The Minister will want us to concentrate rather more on the immediate issue of this instrument. The regulations were flagged as an instrument of interest by the Secondary Legislation Scrutiny Committee in its 58th report. The committee expressed its concern that while this incident is presented as an innocuous tidying up exercise on past efforts, the exercise is actually fairly complex. This single statutory instrument makes changes to 15 items of legislation. The Minister already knows this, but he will not mind my reading it into the record. It includes a sub-delegation of powers and extends a ministerial power of direction. A saving grace is that the measure is subject to the affirmative procedure. That provides some safeguard, as the noble Baroness, Lady Bowles, indicated.
Financial services regulation is a complicated matter at the best of times. Amending legislation in this manner is of little help to anyone who is seeking to understand the rules of the game. Primary legislation, including the Financial Services and Markets Act, has been continually amended throughout its lifetime. This process has been repeated at the European level. Every time these changes are made, regulatory authorities such as the FCA and the Bank of England update their own guidance, adding another element of complexity. That is not to say that regulation is not important; we on these Benches would scarcely advance that argument. But we are dealing with a very complex field, and our job is not made any easier by the Treasury’s approach to this exercise.
My noble friend Lord Tunnicliffe, who has played such a significant part with regard to the SIs relating to a no-deal exit, and of course those colleagues on the Liberal Democrat Benches who have also pursued these issues with great diligence, had a meeting with the Economic Secretary to the Treasury in late February to discuss the kind of concerns that have been expressed today. At that meeting, Mr Glen, the Economic Secretary, committed to producing a summary of the EU exit SIs passed up to that point, with what we hoped was a genuine commitment to a plain English explanation of the effect on key pieces of legislation and guidance. We do not know whether that document has ever been provided. Given the number of changes that have been made, I assume—or at least hope—that somebody in the Treasury has maintained an overview of the situation. Would the Minister, who of course comes new to all this, commit himself to chasing this up with the department? A great deal of work was invested in this and it reflected the sheer complexity of the issue and its significance for the industry that we are dealing with. The Minister will reap a reward for his time in taking advantage of the offer I have made to him, to which I am sure his civil servants will be only too glad to respond.
I know that the Treasury has worked with bodies such as the FCA and the Bank of England when drawing up these instruments, but I wonder whether the Minister could shed any light on what else the department is doing to assist regulators during these particularly challenging times, when so much is in a state of flux, yet people need clear, accurate and legal decisions. Complex the industry may be, but there is a great deal at stake in its welfare, and at the present time we are not sure that the Government are bent on the correct course at all.
My Lords, I would like to thank everyone for participating in a really meaty discussion about an SI that is incredibly detailed in nature. The discussion got under the skin of some very serious issues.

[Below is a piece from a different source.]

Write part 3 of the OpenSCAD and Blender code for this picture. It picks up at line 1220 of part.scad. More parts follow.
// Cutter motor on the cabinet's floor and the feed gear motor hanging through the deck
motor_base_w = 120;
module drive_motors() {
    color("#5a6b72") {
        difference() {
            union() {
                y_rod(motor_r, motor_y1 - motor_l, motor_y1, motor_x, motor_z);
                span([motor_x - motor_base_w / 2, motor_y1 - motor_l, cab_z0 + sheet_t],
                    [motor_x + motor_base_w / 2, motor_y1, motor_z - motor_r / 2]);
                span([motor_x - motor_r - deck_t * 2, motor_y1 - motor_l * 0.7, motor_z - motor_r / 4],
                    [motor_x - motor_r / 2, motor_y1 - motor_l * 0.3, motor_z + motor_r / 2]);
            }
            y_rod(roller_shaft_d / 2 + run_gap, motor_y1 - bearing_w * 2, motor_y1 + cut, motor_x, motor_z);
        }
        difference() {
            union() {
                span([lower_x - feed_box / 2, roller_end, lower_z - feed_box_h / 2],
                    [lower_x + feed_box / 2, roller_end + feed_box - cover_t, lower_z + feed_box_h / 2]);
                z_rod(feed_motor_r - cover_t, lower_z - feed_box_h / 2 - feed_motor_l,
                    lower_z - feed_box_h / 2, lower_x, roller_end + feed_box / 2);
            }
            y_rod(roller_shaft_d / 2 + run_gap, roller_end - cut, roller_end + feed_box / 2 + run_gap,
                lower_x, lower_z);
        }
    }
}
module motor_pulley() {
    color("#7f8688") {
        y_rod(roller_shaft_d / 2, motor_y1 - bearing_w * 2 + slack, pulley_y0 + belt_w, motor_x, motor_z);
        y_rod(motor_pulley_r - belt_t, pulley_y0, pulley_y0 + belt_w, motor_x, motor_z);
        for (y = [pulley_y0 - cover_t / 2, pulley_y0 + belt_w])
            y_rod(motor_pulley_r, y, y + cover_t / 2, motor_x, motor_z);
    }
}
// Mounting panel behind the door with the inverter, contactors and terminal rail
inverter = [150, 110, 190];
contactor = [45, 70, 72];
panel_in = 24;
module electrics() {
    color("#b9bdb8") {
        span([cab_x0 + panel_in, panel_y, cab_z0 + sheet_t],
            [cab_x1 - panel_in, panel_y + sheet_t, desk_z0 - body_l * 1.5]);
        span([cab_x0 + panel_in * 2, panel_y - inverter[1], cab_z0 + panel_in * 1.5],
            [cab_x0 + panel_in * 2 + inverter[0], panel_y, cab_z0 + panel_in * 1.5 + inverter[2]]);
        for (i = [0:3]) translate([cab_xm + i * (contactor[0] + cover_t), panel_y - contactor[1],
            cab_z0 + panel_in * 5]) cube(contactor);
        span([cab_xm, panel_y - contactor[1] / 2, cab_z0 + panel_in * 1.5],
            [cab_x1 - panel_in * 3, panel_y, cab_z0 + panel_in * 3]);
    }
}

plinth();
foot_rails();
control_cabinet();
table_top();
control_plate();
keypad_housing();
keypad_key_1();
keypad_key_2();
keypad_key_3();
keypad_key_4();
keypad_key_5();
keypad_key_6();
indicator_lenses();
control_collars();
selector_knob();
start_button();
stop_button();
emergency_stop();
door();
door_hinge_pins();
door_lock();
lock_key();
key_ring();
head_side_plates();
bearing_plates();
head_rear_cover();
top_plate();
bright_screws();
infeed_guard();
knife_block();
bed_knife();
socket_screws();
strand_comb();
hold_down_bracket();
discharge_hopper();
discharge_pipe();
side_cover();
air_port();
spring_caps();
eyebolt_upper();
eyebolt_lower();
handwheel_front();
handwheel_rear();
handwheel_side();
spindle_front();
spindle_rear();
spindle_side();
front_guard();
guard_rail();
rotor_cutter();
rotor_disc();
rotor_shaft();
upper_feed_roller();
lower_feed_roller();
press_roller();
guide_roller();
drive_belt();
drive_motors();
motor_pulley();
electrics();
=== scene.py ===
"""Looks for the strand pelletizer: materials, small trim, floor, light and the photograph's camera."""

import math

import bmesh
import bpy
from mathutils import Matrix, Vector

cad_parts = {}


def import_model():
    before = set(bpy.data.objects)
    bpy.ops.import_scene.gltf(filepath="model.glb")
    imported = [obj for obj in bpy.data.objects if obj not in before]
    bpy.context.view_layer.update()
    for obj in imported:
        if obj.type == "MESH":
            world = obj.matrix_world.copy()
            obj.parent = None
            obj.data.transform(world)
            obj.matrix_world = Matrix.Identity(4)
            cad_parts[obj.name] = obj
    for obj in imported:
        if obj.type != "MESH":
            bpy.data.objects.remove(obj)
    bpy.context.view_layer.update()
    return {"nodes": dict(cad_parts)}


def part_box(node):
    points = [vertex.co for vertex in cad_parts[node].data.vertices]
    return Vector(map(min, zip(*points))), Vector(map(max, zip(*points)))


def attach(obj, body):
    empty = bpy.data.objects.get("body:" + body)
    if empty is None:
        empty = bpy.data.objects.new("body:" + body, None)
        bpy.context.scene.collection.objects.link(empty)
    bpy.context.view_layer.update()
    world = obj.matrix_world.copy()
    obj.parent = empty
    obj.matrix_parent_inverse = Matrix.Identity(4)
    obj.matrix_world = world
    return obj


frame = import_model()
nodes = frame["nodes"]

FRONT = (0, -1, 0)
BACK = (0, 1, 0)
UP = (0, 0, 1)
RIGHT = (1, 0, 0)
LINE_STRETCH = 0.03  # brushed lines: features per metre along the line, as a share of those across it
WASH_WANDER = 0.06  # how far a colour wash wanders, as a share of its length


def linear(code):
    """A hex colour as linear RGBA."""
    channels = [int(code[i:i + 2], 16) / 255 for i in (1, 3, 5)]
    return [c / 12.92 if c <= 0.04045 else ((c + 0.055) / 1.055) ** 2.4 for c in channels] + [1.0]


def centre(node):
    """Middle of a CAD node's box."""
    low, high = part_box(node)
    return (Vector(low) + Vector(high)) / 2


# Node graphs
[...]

I shall start by tackling head-on the comments made by the noble Baroness, Lady Bowles, about the late notice or delivery. I completely sympathise and understand her point. With a mopping-up SI such as this, one wants to capture the latest changes that have been processed, and therefore there is a pressure to have the SI as up-to-date as possible and that mitigates against early delivery. However, I agree with her sentiment that it is preferable for these things to be delivered early, and I will try to ensure that the department achieves that.
I do not want to raise the curiosity of the noble Baroness, Lady Bowles, too much about the CJA—that could be dangerous for the department—but I reassure her that the concerns she had were just about an omission. We need to reflect that Gibraltar and the EEA will be separate jurisdictions but that market abuses will still be caught in the same way as now. The changes that refer to the CJA simply capture that.

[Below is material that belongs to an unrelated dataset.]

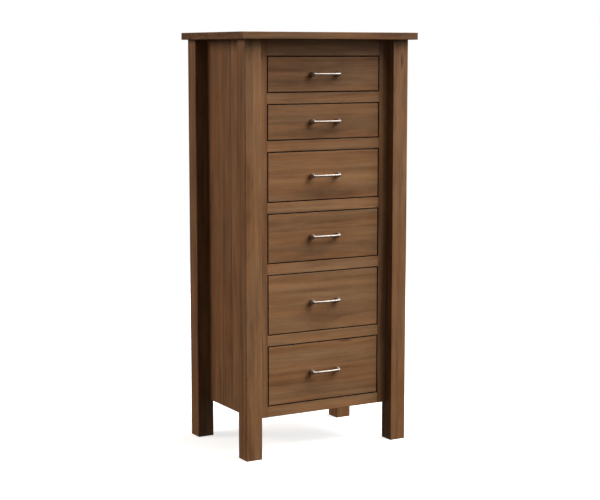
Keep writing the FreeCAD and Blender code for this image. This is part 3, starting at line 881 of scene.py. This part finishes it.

I will try to provide some reassurance on systematic internalisers. As the House knows, this instrument amends MiFID legislation so that the ability to meet the shared trading obligation using a systematic internaliser requires such trades to be made through a UK systematic internaliser after exit. This change in scope is consistent with the overall onshoring approach; it does not try to create something different. Once we are outside of the EU single market and joint supervisory framework, UK regulation will need to reflect that.

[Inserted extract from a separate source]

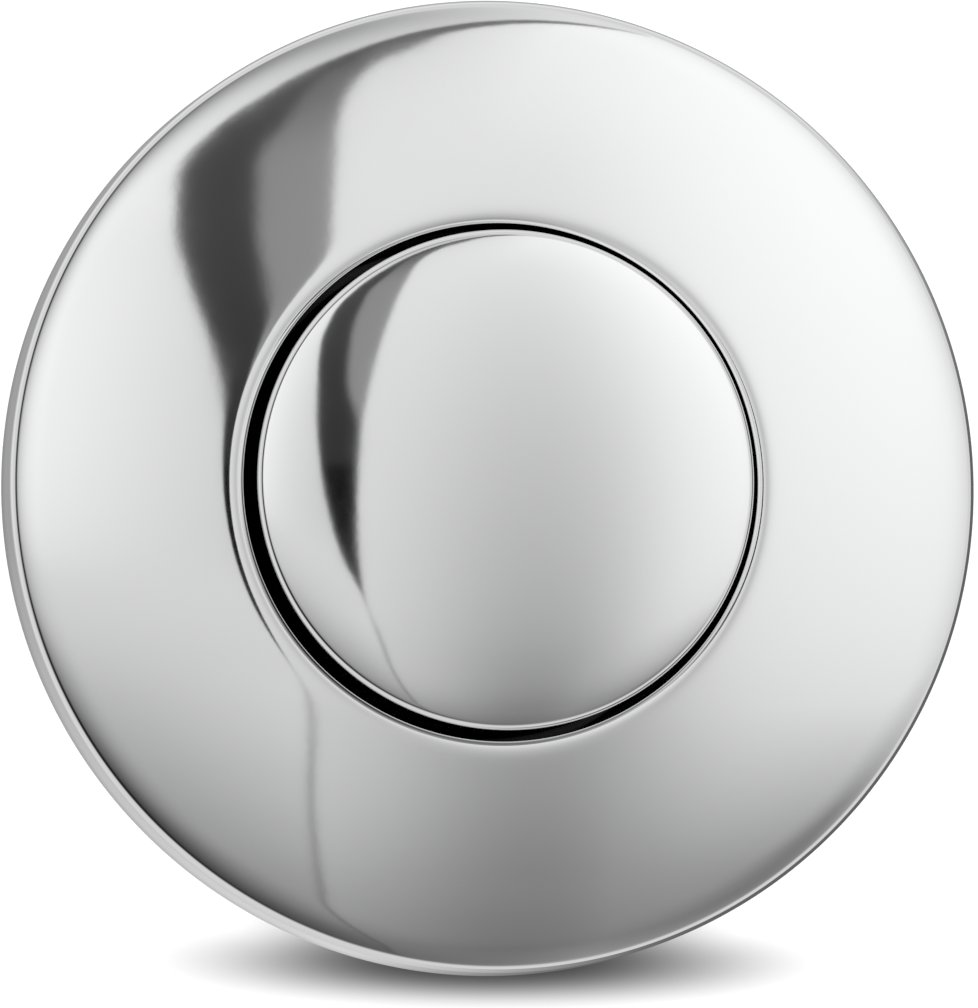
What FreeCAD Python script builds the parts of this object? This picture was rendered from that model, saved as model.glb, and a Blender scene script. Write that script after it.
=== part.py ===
import FreeCAD, Part
import math
import os
import re
import Sketcher

# A sink top air switch: a domed push button in a round escutcheon, whose stem squeezes a
# bellows below the sink top. Everything is turned about Z, with Z up along the button's axis.
# The sink top's upper face, where the gasket's underside lies, is at height 0.

DIMENSIONS = {
    # escutcheon
    "face_width": 11.25,        # from the escutcheon's bore to the outside of its wall
    "face_height": 4.14,        # where the dome would meet the wall, above the sink top
    "dome_radius": 80.0,        # sphere of the escutcheon's face
    "shell": 1.2,               # thickness of the wall and dome
    "face_round": 0.6,          # rounding between dome and wall
    "foot_lead": 0.25,          # chamfer on the feet of the wall and the neck
    "foot_gap": 0.25,           # between the wall's foot and the sink top
    "lip_round": 0.55,          # inner rounding of the rolled lip
    "lip_blend": 5.0,           # outer rounding of the lip, into the dome
    "neck_wall": 1.15,
    "neck_fit": 0.1,            # neck in the housing's collar
    "groove_play": 0.1,         # each side of a sealing ring, in its groove
    "face_cord": 1.1,           # section of the ring that grips the neck
    # button
    "button_radius": 12.3,
    "button_gap": 0.45,         # round the button, to the lip and the barrel's bore
    "button_proud": 3.26,       # crown's top above the lip
    "crown_overrun": 1.7,       # how far past the button the crown's ellipse would reach
    "crown_rise": 2.58,         # upright half axis of the crown's ellipse
    "cap_round": 0.5,
    "cap_wall": 0.9,
    "cap_crown": 1.1,           # thickness of the crown
    "skirt_length": 8.05,
    "travel": 5.0,
    "travel_room": 3.5,         # left under the pressed cap's skirt
    # plunger
    "head_play": 0.1,           # plunger's head in the cap
    "head_thick": 2.1,
    "head_skirt": 3.7,
    "head_wall": 2.0,
    "cap_cord": 1.0,            # section of the ring between head and cap
    "stem_reach": 3.2,          # tips of the cross, from the axis
    "stem_arm": 2.2,            # thickness of the cross's arms
    "stem_play": 0.08,          # cross in its guide
    "clip_groove": 2.3,         # radius left in the clip's groove
    "clip_thick": 0.8,
    "clip_width": 3.1,          # from the groove to the clip's outside
    "clip_mouth": 3.6,
    "clip_lug": 1.6,
    "bumper_thick": 1.0,
    "bumper_width": 2.8,
    # housing
    "gasket_thick": 2.0,
    "gasket_inset": 1.2,        # gasket inside the flange's edge
    "gasket_lead": 0.3,
    "flange_room": 0.8,         # flange's edge to the escutcheon's wall
    "dome_room": 0.3,           # flange's top to the dome's underside
    "collar_wall": 2.4,
    "collar_floor": 0.4,        # under the neck, above the flange's underside
    "barrel_wall": 1.5,
    "barrel_lead": 0.8,         # chamfer at the barrel's lower end
    "thread_pitch": 2.0,
    "thread_depth": 0.85,
    "thread_crest": 0.5,        # flat left on the thread's crests
    "thread_stop": 2.6,         # below the sink top's upper face
    "web_thick": 2.0,
    "bore_step": 0.95,          # where the barrel narrows round the bellows
    # guide bush and spring
    "bush_flange": 1.2,
    "bush_boss": 1.2,
    "bush_length": 5.0,         # below the web's top
    "bush_ledge": 2.0,          # bush's flange, past its barrel
    "bush_fit": 0.05,
    "coil_radius": 6.5,         # middle of the spring's wire
    "coil_ledge": 1.5,          # bush's flange, past the spring's outside
    "wire": 1.0,
    "coil_turns": 5.5,
    "coil_steps": 12,           # straight runs in a turn of the coil
    "coil_play": 0.3,           # spring round its centring bosses
    # bellows
    "cup_gap": 0.4,             # clip to the thrust cup
    "cup_socket": 2.4,
    "cup_wall": 1.7,
    "cup_thick": 1.4,
    "cup_rim": 0.6,             # past the bellows' top
    "cup_lead": 0.4,
    "bellows_wall": 0.8,
    "bellows_room": 1.6,        # crests to the barrel's bore
    "bellows_depth": 3.2,       # outside of the crests to inside of the roots
    "bellows_pitch": 4.0,
    "bellows_folds": 4,
    "ring_thick": 2.0,
    "ring_room": 0.6,           # clamping ring round the bellows' crests
    "ring_play": 0.1,           # foot, ring and plug in the barrel's end
    # end cap and barb
    "plug_length": 8.8,
    "plug_flange": 2.0,
    "plug_inset": 0.7,          # plug's flange inside the barrel's outside
    "plug_floor": 2.6,
    "plug_rim": 2.0,
    "plug_ribs": 6,
    "plug_rib": 1.2,
    "plug_hub": 5.2,
    "funnel_edge": 1.2,         # round the funnel in the plug's top, inside the bellows' foot
    "funnel_depth": 1.6,
    "plug_cord": 1.1,
    "barb_shank": 2.45,
    "barb_play": 0.05,
    "barb_depth": 6.0,
    "barb_bore": 0.9,
    "barb_stem": 1.6,
    "barb_crest": 2.15,
    "barb_pitch": 2.8,
    "barb_count": 3,
    "barb_neck": 2.4,
    "barb_hex": 4.0,            # across the flats, from the axis
    "barb_hex_height": 2.2,
    "barb_washer": 0.8,
    # nut and washers
    "counter_thick": 20.0,      # sink top that the nut holds in the rest position
    "washer_play": 0.35,
    "washer_width": 5.0,
    "rubber_thick": 2.0,
    "slip_thick": 1.2,
    "nut_play": 0.1,
    "nut_wall": 2.0,
    "nut_flange": 2.0,
    "nut_height": 8.0,
    "nut_skirt": 4.6,           # flange of the nut, past the barrel
    "nut_lead": 0.7,
}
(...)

The noble Baroness, Lady Bowles, also asked about Solvency II and the risk-free rate. I reassure her that the risk-free rate will be calculated on the same basis as now. The change is that it will be published by the PRA instead of the EIOPA. That will be the principal change from this SI.
The noble Baroness, Lady Kramer, asked about equivalence with Singapore. We will carry over all the EU’s existing equivalence decisions, including that for Singapore. I can explain that we are speaking to Singapore about that jurisdiction recognising the UK in the same way. I understand that talks are progressing well, and I hope to be able to provide good news to the House at a future date.
The noble Lord, Lord Davies, asked about a plain English explanation. I reassure him that we provided an overview to noble Lords earlier this year, but I am happy to provide any further information that he may require and to chat about that at a later date.
The noble Lord, Lord Davies, also asked whether adjusting to all these changes is a substantial challenge for industry. That is linked to the heartfelt and moving appeal about this entire process from my noble friend Lord Deben. I take my noble friend’s comments on board, but I have a different perspective. In life, you often have to spend a significant amount of your time providing for and protecting yourself against things that you hope will not happen. That is a basic fundamental in life. That view is shared by not just me but the financial services industry, which urges this House, Parliament and the Government to pursue these measures with great energy and in great detail, to ensure that there is full protection against a possible no-deal Brexit.
At times, it feels like a waste of energy and a distraction, but that does not detract from the value of the work that has been put in. I have not been sitting here for the 50 SIs and I do not have the scars on my back like many in this room, but I still value enormously the expertise, time and passion that have gone into making such a good job of this whole exercise. I endorse the work of Parliament, industry and the officials working on all of this and reassure the House that it is taken extremely seriously by the Government. In that vein, I commend these regulations to the House.